Simply Absurd: Subversive Screenwriting

Date
Feb 20th 2023
With
Gyula Gazdag, Kirsten Johnson
Few films can aspire to the irreverent playfulness of Kirsten Johnson's "Dick Johnson is Dead," a heart-stirring meditation on life that doubles as a reeling, rollicking act of love to her father, whose very real dementia inspired Kirsten to stage his multiple fake deaths and funeral. Clearly, reality is not always what it seems with Kirsten, and subversive humour is a way for her to speak truth and deal with the odds. A trait she shares with noted Hungarian writer-director and Berlinale Talents Script Station veteran mentor Gyula Gazdag, whose films have been banned for different periods during Communism and even afterwards.
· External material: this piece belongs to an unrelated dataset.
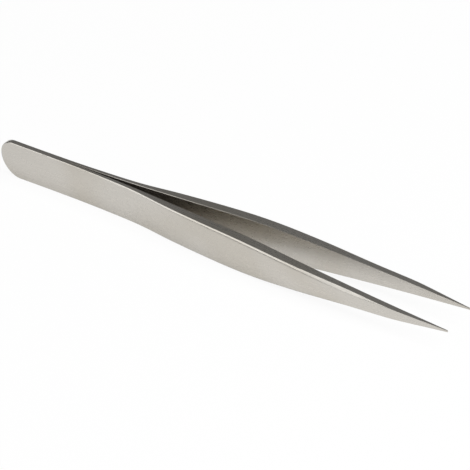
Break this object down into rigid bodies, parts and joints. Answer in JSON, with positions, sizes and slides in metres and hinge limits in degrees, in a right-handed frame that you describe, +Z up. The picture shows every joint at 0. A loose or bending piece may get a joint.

In this lively, thought-provoking chat, Kirsten and Gyula recall the conversations they had around the time of working on "Dick Johnson" and let us share in their approach to writing, their penchant for the absurd and empathy for the all-too-human paradoxes that make us laugh when everything else is to cry.

Gyula Gazdag

Gyula Gazdag is a screenwriter and director of film, theater, and television and a Distinguished Research Professor at UCLA School of Theater, Film, and TV. He was born and raised in Hungary, where most of his films have been banned for different periods during Communism and have been denied foreign exhibition, some of them have been banned again in 2012. In 1993 he moved to Los Angeles to assume his responsibilities as area head of the newly created Film and TV Production Program at UCLA. He has served as the Artistic Director of the Sundance Filmmakers Lab since 1997 and has worked with young screenwriters at the Script Station of Berlinale Talents since 2006. His films, such as “Bástyasétány Hetvennégy” (Singing on the Treadmill) and “Hol volt, hol nem volt” (A Hungarian Fairy Tale), have been screened at numerous festivals.

Kirsten Johnson

Kirsten Johnson’s “Dick Johnson is dead” premiered at 2020's Sundance and won the Jury Prize for Innovation in Nonfiction Storytelling. Since then, it has also won Best Documentary and Best Director for the Critic’s Choice Award and Best Editing and Best Writing from the International Documentary Association, as well as being included on dozens of top films of 2020 lists and the Oscar shortlist. Her previous film, “Cameraperson”, named New York Times ‘Top Ten Films of 2016’ was also shortlisted for the Academy Award. Her short, “The Above” was nominated for the International Documentary Association’s ‘Best Short Award’ for 2016. Her camerawork appears in Academy Award winner “Citizen Four”, Academy nominated “The invisible War”, and Cannes Winner “Fahrenheit 9/11”. She is one of the only 4% of women members of American Society of Cinematographers.